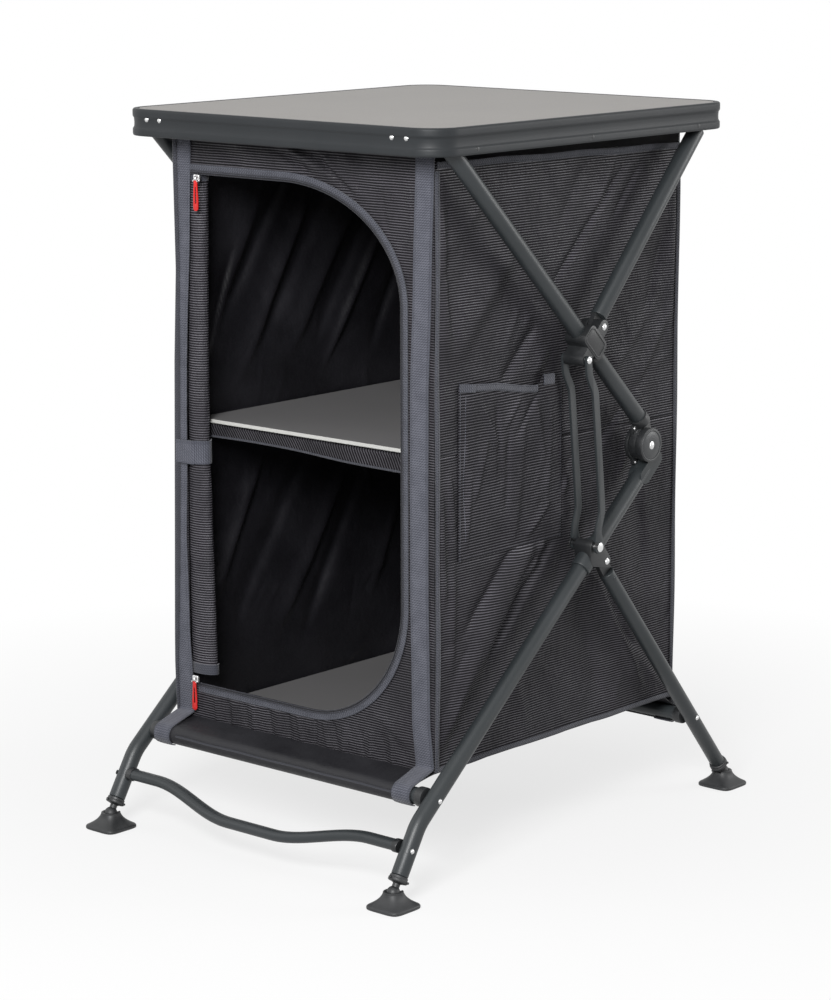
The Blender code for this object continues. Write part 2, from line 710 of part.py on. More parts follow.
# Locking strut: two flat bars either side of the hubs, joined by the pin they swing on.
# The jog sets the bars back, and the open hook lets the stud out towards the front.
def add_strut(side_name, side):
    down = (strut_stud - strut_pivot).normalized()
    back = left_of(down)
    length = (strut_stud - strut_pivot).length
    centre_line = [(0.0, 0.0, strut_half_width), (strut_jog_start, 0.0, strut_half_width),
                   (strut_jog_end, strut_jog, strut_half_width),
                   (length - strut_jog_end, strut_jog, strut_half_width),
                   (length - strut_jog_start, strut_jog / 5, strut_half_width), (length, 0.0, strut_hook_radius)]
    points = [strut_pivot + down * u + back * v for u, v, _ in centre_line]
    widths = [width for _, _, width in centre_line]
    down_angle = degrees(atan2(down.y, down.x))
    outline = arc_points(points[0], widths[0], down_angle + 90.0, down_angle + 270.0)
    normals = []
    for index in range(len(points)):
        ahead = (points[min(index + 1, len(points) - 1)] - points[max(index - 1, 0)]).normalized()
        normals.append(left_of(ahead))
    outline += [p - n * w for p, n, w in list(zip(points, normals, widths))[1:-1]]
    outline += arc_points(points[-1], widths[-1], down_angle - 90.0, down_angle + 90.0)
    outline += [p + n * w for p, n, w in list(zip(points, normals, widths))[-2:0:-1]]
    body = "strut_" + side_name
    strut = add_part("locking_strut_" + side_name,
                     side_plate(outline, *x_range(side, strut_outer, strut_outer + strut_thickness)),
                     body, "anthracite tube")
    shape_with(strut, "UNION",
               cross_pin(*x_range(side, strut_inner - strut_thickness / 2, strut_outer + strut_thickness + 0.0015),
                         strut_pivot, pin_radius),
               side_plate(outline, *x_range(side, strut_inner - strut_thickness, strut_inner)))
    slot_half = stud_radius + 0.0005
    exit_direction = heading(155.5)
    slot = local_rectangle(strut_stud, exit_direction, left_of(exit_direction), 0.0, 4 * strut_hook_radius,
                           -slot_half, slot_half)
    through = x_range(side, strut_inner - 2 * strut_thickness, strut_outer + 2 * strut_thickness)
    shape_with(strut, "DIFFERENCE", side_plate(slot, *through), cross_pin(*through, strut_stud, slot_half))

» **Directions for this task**
Go through the material above line by line and copy it exactly.

» **The output**
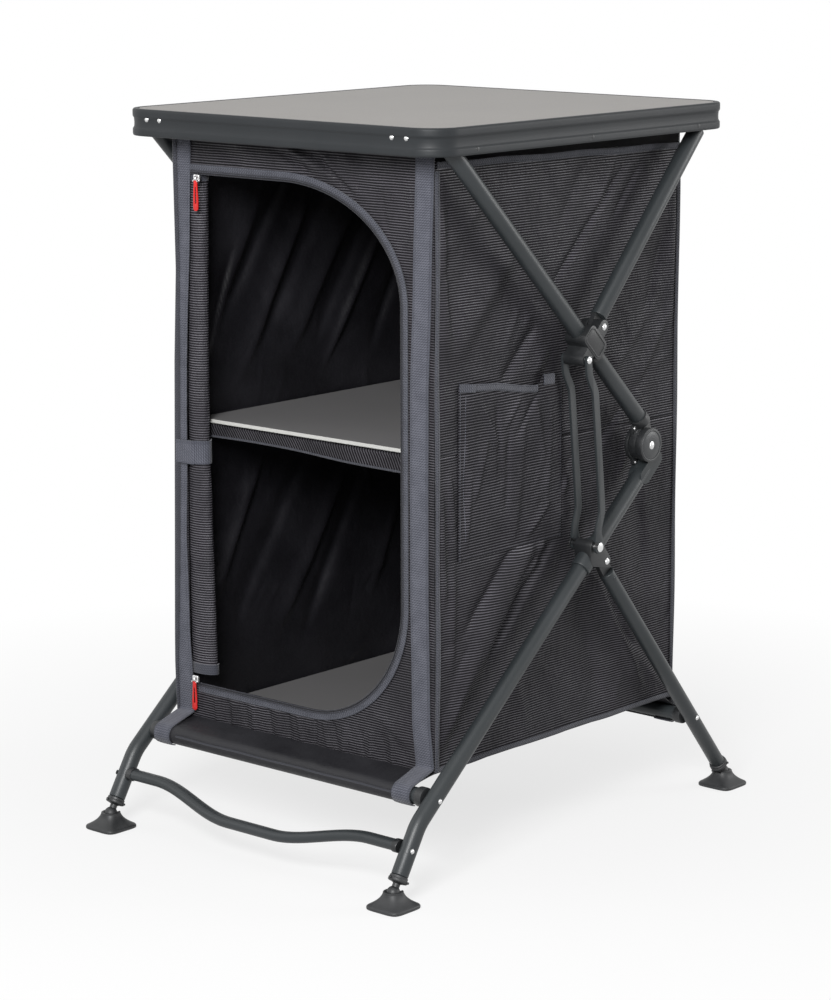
The Blender code for this object continues. Write part 2, from line 710 of part.py on. More parts follow.
# Locking strut: two flat bars either side of the hubs, joined by the pin they swing on.
# The jog sets the bars back, and the open hook lets the stud out towards the front.
def add_strut(side_name, side):
    down = (strut_stud - strut_pivot).normalized()
    back = left_of(down)
    length = (strut_stud - strut_pivot).length
    centre_line = [(0.0, 0.0, strut_half_width), (strut_jog_start, 0.0, strut_half_width),
                   (strut_jog_end, strut_jog, strut_half_width),
                   (length - strut_jog_end, strut_jog, strut_half_width),
                   (length - strut_jog_start, strut_jog / 5, strut_half_width), (length, 0.0, strut_hook_radius)]
    points = [strut_pivot + down * u + back * v for u, v, _ in centre_line]
    widths = [width for _, _, width in centre_line]
    down_angle = degrees(atan2(down.y, down.x))
    outline = arc_points(points[0], widths[0], down_angle + 90.0, down_angle + 270.0)
    normals = []
    for index in range(len(points)):
        ahead = (points[min(index + 1, len(points) - 1)] - points[max(index - 1, 0)]).normalized()
        normals.append(left_of(ahead))
    outline += [p - n * w for p, n, w in list(zip(points, normals, widths))[1:-1]]
    outline += arc_points(points[-1], widths[-1], down_angle - 90.0, down_angle + 90.0)
    outline += [p + n * w for p, n, w in list(zip(points, normals, widths))[-2:0:-1]]
    body = "strut_" + side_name
    strut = add_part("locking_strut_" + side_name,
                     side_plate(outline, *x_range(side, strut_outer, strut_outer + strut_thickness)),
                     body, "anthracite tube")
    shape_with(strut, "UNION",
               cross_pin(*x_range(side, strut_inner - strut_thickness / 2, strut_outer + strut_thickness + 0.0015),
                         strut_pivot, pin_radius),
               side_plate(outline, *x_range(side, strut_inner - strut_thickness, strut_inner)))
    slot_half = stud_radius + 0.0005
    exit_direction = heading(155.5)
    slot = local_rectangle(strut_stud, exit_direction, left_of(exit_direction), 0.0, 4 * strut_hook_radius,
                           -slot_half, slot_half)
    through = x_range(side, strut_inner - 2 * strut_thickness, strut_outer + 2 * strut_thickness)
    shape_with(strut, "DIFFERENCE", side_plate(slot, *through), cross_pin(*through, strut_stud, slot_half))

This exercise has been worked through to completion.